*Short problem*.
Here are some records; copy every line that holds the word "with".

*Parts and joints as JSON*.
:::

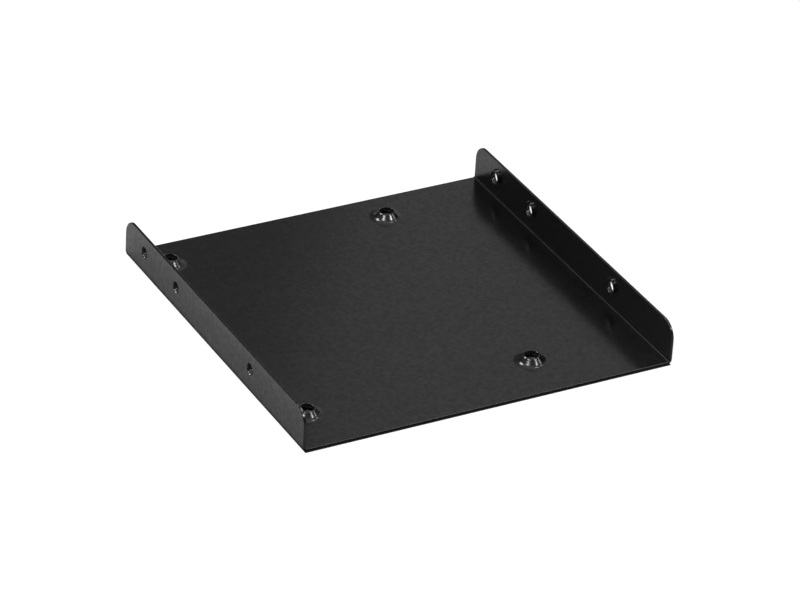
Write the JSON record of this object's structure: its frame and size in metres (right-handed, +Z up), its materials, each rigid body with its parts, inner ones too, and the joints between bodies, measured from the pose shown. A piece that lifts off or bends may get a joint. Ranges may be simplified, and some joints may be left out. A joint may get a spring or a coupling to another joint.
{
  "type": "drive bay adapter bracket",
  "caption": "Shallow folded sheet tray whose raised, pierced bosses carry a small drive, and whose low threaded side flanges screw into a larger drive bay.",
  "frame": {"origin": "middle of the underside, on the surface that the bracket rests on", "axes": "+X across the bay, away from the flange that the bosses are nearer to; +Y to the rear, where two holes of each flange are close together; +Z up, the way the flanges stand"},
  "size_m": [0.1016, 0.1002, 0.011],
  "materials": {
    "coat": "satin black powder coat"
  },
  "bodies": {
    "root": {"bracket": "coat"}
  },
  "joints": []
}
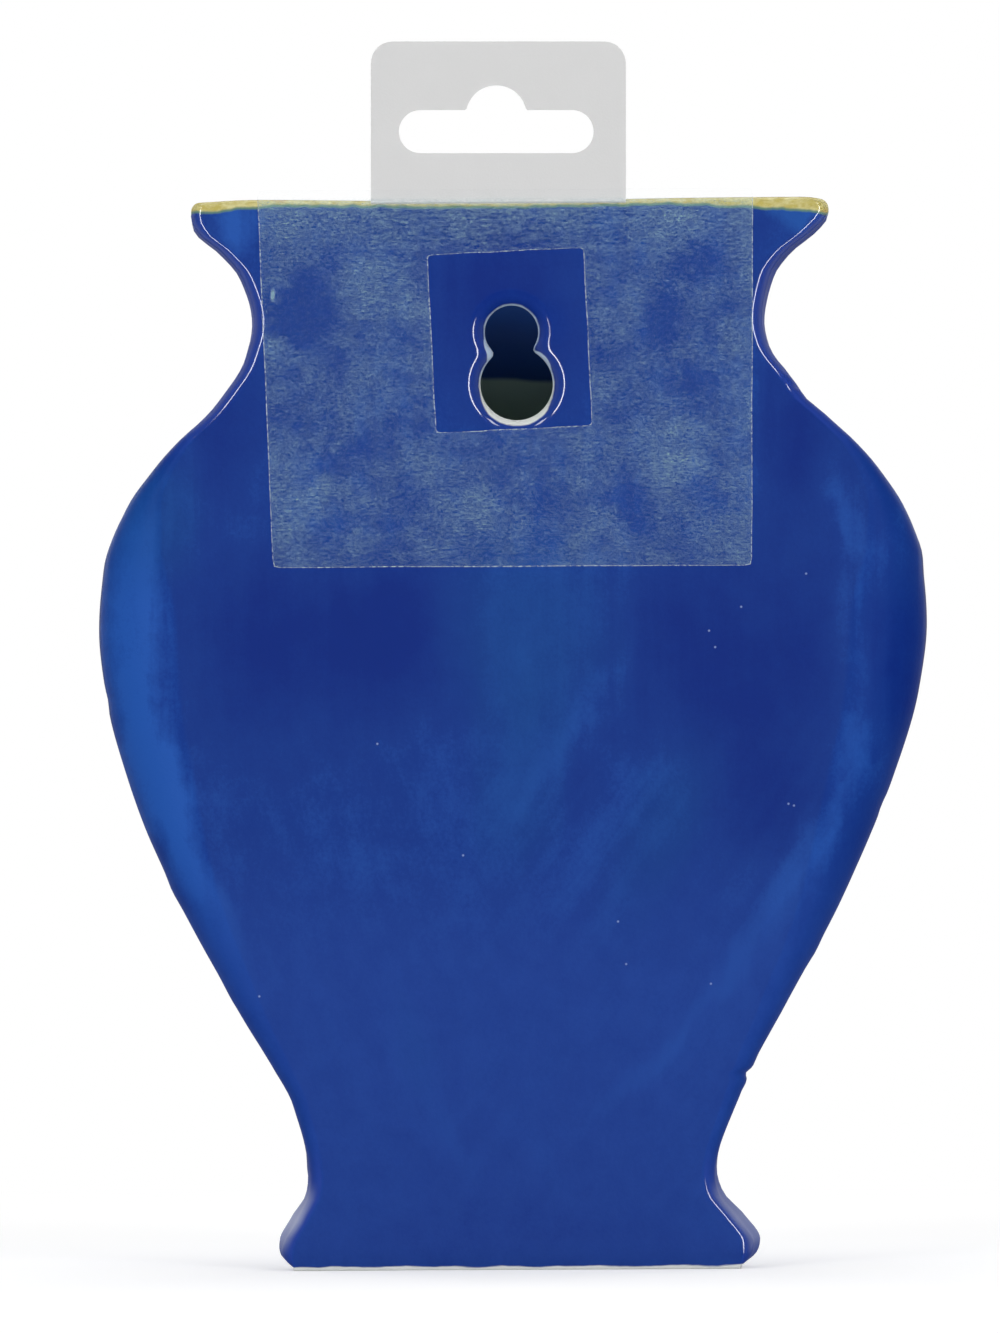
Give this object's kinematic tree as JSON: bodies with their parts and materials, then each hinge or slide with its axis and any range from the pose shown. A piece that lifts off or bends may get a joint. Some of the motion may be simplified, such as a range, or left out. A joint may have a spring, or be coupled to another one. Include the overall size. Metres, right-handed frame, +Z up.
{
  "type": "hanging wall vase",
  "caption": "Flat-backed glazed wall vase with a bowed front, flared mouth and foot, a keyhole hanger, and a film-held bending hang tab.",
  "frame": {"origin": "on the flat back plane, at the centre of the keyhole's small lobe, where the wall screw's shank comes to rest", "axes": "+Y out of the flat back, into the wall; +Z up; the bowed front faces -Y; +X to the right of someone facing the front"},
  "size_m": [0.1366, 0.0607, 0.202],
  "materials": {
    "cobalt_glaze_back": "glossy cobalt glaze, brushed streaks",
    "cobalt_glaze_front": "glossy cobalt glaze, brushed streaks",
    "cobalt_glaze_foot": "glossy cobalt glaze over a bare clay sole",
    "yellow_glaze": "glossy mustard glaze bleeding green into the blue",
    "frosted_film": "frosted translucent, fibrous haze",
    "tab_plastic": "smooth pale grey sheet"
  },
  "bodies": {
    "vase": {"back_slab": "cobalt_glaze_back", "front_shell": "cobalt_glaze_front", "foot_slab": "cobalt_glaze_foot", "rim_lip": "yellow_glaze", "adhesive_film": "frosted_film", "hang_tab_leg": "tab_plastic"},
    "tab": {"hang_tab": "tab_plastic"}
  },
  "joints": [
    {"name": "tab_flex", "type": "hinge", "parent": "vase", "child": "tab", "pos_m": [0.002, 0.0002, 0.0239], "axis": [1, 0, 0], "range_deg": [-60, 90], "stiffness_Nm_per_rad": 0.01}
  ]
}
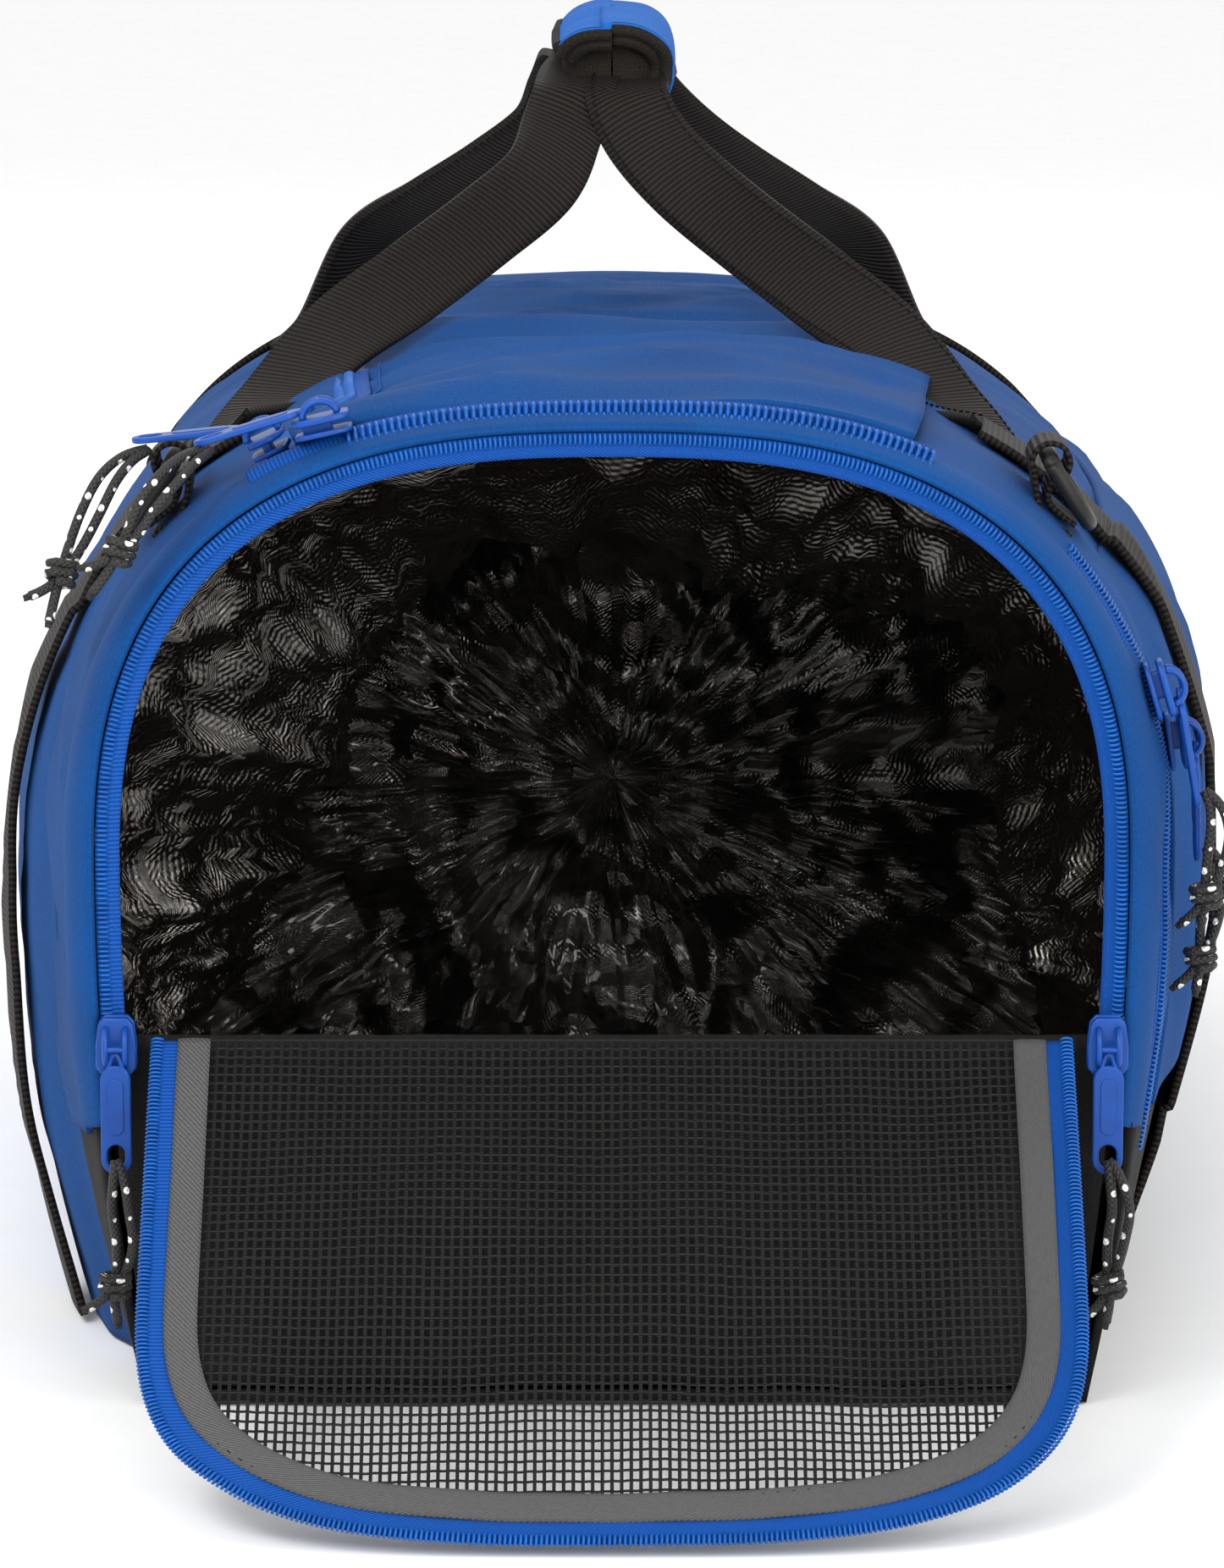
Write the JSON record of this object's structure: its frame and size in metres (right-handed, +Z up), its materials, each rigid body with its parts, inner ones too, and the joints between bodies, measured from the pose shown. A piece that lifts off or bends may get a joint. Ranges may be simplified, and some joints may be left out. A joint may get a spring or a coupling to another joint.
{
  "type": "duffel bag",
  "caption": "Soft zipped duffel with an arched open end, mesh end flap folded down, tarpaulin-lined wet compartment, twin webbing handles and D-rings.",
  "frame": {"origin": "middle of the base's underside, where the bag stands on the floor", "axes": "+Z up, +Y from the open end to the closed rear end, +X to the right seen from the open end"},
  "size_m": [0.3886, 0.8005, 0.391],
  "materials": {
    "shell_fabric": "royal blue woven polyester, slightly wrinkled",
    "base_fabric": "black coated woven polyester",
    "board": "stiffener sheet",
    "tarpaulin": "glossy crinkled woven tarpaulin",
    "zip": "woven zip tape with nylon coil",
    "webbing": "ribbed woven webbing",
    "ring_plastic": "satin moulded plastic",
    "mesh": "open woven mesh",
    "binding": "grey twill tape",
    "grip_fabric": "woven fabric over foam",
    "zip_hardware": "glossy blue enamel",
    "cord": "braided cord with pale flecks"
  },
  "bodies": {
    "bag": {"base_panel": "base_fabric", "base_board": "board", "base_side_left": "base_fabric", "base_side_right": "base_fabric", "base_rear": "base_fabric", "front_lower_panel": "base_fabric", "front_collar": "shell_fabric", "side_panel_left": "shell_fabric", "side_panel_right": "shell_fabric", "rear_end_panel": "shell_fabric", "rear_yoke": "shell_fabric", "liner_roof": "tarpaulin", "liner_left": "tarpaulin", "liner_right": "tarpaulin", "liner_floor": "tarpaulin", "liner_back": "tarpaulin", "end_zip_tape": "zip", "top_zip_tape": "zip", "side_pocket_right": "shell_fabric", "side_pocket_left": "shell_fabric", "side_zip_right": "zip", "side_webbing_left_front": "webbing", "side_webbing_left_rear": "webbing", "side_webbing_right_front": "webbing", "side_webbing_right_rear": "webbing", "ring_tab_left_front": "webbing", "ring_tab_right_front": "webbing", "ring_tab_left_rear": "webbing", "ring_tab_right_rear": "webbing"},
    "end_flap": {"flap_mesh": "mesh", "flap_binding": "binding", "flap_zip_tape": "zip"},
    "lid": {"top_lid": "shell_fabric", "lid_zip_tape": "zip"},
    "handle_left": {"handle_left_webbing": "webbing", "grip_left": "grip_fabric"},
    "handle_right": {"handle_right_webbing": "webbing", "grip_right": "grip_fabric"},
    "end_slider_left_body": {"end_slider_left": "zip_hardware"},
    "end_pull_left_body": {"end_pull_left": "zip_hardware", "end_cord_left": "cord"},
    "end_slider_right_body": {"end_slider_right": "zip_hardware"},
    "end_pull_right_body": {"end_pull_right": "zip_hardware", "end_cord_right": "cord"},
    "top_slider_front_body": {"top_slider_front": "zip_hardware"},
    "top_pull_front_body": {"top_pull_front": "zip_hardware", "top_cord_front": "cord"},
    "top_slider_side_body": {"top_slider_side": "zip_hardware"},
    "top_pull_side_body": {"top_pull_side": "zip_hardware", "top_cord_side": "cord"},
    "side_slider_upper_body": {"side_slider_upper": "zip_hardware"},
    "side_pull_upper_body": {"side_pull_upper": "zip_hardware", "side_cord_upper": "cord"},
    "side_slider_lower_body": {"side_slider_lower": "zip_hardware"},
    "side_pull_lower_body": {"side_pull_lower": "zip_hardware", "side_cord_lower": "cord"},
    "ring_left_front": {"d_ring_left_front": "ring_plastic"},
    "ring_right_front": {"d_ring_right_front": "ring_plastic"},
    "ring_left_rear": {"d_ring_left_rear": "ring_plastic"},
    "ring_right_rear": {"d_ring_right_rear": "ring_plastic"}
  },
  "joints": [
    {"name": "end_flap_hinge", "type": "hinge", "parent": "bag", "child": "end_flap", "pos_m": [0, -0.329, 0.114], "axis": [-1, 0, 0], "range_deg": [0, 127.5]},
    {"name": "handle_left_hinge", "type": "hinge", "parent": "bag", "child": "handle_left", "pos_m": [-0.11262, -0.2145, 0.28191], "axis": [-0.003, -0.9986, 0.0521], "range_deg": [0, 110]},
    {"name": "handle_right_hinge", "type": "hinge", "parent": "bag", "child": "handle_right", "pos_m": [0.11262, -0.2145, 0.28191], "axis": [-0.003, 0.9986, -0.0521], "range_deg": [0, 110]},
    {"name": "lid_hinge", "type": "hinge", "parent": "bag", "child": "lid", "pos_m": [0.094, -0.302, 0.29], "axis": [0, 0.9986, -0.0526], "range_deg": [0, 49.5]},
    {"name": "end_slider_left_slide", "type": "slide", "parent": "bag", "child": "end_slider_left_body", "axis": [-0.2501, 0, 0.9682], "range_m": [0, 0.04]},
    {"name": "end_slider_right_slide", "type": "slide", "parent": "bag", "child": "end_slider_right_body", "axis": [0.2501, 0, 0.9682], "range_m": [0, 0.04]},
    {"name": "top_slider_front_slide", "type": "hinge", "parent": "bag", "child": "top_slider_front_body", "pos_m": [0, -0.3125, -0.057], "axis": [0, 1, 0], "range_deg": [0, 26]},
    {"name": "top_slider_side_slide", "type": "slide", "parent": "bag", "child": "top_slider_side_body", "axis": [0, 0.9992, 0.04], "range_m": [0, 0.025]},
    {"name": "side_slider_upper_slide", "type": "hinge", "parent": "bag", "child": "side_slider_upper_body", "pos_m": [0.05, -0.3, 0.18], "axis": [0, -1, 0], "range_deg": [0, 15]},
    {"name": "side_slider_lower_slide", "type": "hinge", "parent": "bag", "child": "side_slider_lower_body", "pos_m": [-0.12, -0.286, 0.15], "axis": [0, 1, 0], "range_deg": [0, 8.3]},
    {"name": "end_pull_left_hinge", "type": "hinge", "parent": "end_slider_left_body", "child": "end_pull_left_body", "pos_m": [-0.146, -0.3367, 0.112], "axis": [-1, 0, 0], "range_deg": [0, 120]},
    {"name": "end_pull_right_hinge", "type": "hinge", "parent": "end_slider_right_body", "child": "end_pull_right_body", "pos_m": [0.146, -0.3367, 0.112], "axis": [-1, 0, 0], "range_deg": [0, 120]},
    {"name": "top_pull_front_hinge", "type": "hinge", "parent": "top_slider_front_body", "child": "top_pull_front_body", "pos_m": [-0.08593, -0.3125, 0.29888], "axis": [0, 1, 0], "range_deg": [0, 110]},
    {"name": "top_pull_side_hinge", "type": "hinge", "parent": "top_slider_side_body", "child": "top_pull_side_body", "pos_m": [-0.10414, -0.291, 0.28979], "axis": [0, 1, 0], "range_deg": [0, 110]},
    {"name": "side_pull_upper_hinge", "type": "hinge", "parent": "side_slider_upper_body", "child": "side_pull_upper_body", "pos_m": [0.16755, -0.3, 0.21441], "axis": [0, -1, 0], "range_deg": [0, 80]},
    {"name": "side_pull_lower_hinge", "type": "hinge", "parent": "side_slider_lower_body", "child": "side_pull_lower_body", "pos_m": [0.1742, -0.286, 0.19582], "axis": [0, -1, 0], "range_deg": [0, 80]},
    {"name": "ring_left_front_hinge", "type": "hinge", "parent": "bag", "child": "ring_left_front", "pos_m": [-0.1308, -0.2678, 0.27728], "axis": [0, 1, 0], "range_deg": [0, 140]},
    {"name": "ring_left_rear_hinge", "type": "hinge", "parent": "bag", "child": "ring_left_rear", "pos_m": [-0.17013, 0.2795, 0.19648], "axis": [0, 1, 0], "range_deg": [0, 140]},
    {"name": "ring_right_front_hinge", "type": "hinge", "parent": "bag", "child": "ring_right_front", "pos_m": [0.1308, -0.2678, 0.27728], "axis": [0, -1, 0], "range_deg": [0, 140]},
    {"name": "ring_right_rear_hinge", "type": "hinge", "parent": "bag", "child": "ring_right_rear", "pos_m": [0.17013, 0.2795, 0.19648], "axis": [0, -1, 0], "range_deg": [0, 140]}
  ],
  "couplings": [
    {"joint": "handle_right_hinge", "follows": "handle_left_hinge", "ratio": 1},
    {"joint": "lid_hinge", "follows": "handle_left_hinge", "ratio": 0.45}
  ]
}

:::

*Task response*.
Write the JSON record of this object's structure: its frame and size in metres (right-handed, +Z up), its materials, each rigid body with its parts, inner ones too, and the joints between bodies, measured from the pose shown. A piece that lifts off or bends may get a joint. Ranges may be simplified, and some joints may be left out. A joint may get a spring or a coupling to another joint.
Give this object's kinematic tree as JSON: bodies with their parts and materials, then each hinge or slide with its axis and any range from the pose shown. A piece that lifts off or bends may get a joint. Some of the motion may be simplified, such as a range, or left out. A joint may have a spring, or be coupled to another one. Include the overall size. Metres, right-handed frame, +Z up.
  "caption": "Flat-backed glazed wall vase with a bowed front, flared mouth and foot, a keyhole hanger, and a film-held bending hang tab.",
Write the JSON record of this object's structure: its frame and size in metres (right-handed, +Z up), its materials, each rigid body with its parts, inner ones too, and the joints between bodies, measured from the pose shown. A piece that lifts off or bends may get a joint. Ranges may be simplified, and some joints may be left out. A joint may get a spring or a coupling to another joint.
  "caption": "Soft zipped duffel with an arched open end, mesh end flap folded down, tarpaulin-lined wet compartment, twin webbing handles and D-rings.",
    "zip": "woven zip tape with nylon coil",
    "cord": "braided cord with pale flecks"